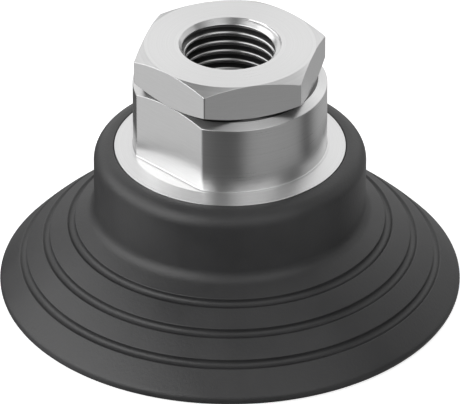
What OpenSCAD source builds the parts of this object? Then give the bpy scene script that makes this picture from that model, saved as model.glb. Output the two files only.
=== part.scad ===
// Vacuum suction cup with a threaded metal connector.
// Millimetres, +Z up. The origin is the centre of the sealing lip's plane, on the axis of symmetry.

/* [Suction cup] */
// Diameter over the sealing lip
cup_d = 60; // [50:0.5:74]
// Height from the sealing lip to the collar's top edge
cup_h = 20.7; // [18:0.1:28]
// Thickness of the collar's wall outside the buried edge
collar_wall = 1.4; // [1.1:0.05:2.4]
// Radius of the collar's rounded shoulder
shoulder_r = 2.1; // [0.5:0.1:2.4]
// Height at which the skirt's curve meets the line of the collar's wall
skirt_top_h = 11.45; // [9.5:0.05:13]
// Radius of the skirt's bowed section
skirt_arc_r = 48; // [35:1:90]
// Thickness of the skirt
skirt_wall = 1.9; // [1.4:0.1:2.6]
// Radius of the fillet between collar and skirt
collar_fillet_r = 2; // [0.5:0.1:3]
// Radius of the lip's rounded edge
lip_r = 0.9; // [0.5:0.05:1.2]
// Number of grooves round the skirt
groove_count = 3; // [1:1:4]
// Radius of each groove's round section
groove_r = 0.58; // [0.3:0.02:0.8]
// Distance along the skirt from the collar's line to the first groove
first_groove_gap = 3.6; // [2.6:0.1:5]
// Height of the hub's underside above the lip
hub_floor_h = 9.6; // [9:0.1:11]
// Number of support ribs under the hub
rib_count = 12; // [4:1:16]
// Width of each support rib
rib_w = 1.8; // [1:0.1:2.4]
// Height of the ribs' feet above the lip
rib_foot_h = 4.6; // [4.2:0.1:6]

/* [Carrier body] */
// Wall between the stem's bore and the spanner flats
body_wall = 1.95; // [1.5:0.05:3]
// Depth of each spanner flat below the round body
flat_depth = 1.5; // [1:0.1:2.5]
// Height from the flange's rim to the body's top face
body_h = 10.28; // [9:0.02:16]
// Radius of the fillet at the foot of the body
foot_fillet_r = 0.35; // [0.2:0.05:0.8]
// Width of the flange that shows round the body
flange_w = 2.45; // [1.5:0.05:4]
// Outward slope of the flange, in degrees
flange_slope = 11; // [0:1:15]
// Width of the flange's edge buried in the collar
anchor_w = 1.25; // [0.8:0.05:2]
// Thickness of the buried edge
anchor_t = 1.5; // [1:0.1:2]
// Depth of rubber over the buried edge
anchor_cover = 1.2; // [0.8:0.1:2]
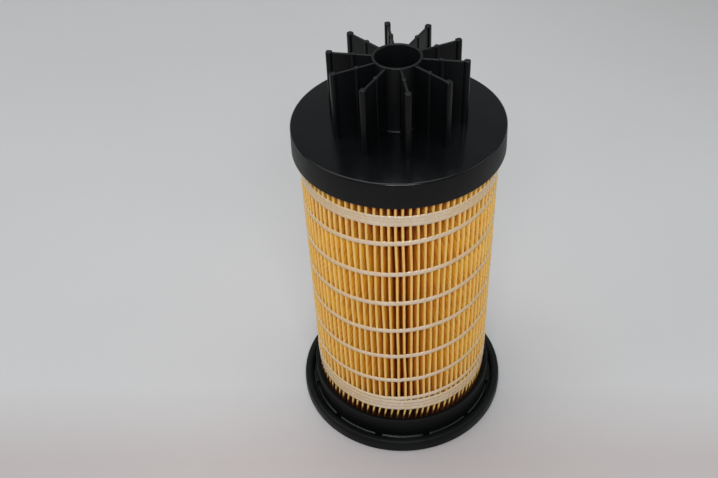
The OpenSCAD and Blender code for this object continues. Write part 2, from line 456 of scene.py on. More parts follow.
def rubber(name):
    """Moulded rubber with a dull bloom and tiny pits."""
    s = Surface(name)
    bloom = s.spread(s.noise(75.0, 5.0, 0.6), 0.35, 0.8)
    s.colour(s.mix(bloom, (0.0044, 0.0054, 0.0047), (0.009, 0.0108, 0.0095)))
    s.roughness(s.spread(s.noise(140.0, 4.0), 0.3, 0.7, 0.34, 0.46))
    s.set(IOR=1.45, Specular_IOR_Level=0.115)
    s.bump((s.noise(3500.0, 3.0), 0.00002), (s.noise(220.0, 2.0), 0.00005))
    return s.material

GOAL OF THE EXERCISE
Send back all of the entries exactly, with nothing missing.

ANSWER IN FULL
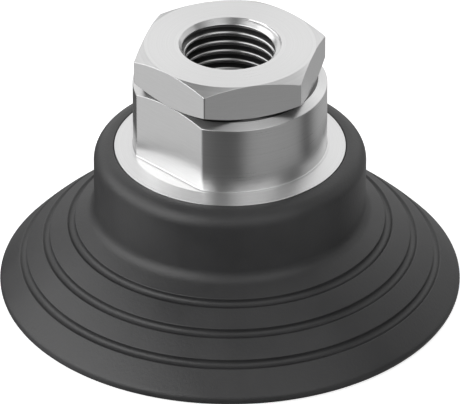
What OpenSCAD source builds the parts of this object? Then give the bpy scene script that makes this picture from that model, saved as model.glb. Output the two files only.
=== part.scad ===
// Vacuum suction cup with a threaded metal connector.
// Millimetres, +Z up. The origin is the centre of the sealing lip's plane, on the axis of symmetry.

/* [Suction cup] */
// Diameter over the sealing lip
cup_d = 60; // [50:0.5:74]
// Height from the sealing lip to the collar's top edge
cup_h = 20.7; // [18:0.1:28]
// Thickness of the collar's wall outside the buried edge
collar_wall = 1.4; // [1.1:0.05:2.4]
// Radius of the collar's rounded shoulder
shoulder_r = 2.1; // [0.5:0.1:2.4]
// Height at which the skirt's curve meets the line of the collar's wall
skirt_top_h = 11.45; // [9.5:0.05:13]
// Radius of the skirt's bowed section
skirt_arc_r = 48; // [35:1:90]
// Thickness of the skirt
skirt_wall = 1.9; // [1.4:0.1:2.6]
// Radius of the fillet between collar and skirt
collar_fillet_r = 2; // [0.5:0.1:3]
// Radius of the lip's rounded edge
lip_r = 0.9; // [0.5:0.05:1.2]
// Number of grooves round the skirt
groove_count = 3; // [1:1:4]
// Radius of each groove's round section
groove_r = 0.58; // [0.3:0.02:0.8]
// Distance along the skirt from the collar's line to the first groove
first_groove_gap = 3.6; // [2.6:0.1:5]
// Height of the hub's underside above the lip
hub_floor_h = 9.6; // [9:0.1:11]
// Number of support ribs under the hub
rib_count = 12; // [4:1:16]
// Width of each support rib
rib_w = 1.8; // [1:0.1:2.4]
// Height of the ribs' feet above the lip
rib_foot_h = 4.6; // [4.2:0.1:6]

/* [Carrier body] */
// Wall between the stem's bore and the spanner flats
body_wall = 1.95; // [1.5:0.05:3]
// Depth of each spanner flat below the round body
flat_depth = 1.5; // [1:0.1:2.5]
// Height from the flange's rim to the body's top face
body_h = 10.28; // [9:0.02:16]
// Radius of the fillet at the foot of the body
foot_fillet_r = 0.35; // [0.2:0.05:0.8]
// Width of the flange that shows round the body
flange_w = 2.45; // [1.5:0.05:4]
// Outward slope of the flange, in degrees
flange_slope = 11; // [0:1:15]
// Width of the flange's edge buried in the collar
anchor_w = 1.25; // [0.8:0.05:2]
// Thickness of the buried edge
anchor_t = 1.5; // [1:0.1:2]
// Depth of rubber over the buried edge
anchor_cover = 1.2; // [0.8:0.1:2]
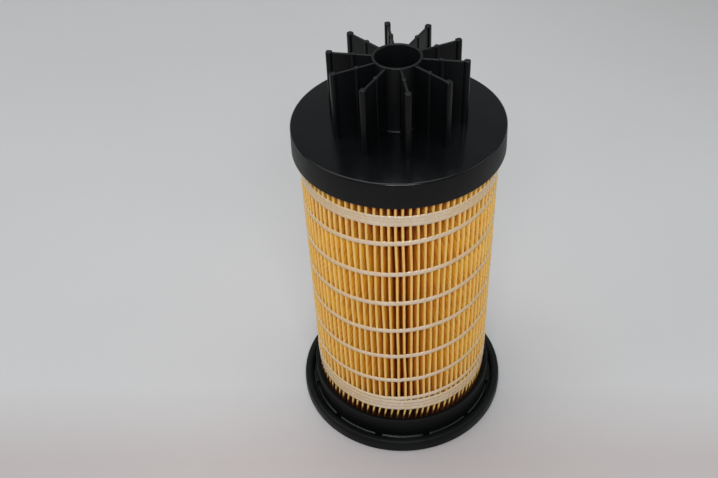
The OpenSCAD and Blender code for this object continues. Write part 2, from line 456 of scene.py on. More parts follow.
def rubber(name):
    """Moulded rubber with a dull bloom and tiny pits."""
    s = Surface(name)
    bloom = s.spread(s.noise(75.0, 5.0, 0.6), 0.35, 0.8)
    s.colour(s.mix(bloom, (0.0044, 0.0054, 0.0047), (0.009, 0.0108, 0.0095)))
    s.roughness(s.spread(s.noise(140.0, 4.0), 0.3, 0.7, 0.34, 0.46))
    s.set(IOR=1.45, Specular_IOR_Level=0.115)
    s.bump((s.noise(3500.0, 3.0), 0.00002), (s.noise(220.0, 2.0), 0.00005))
    return s.material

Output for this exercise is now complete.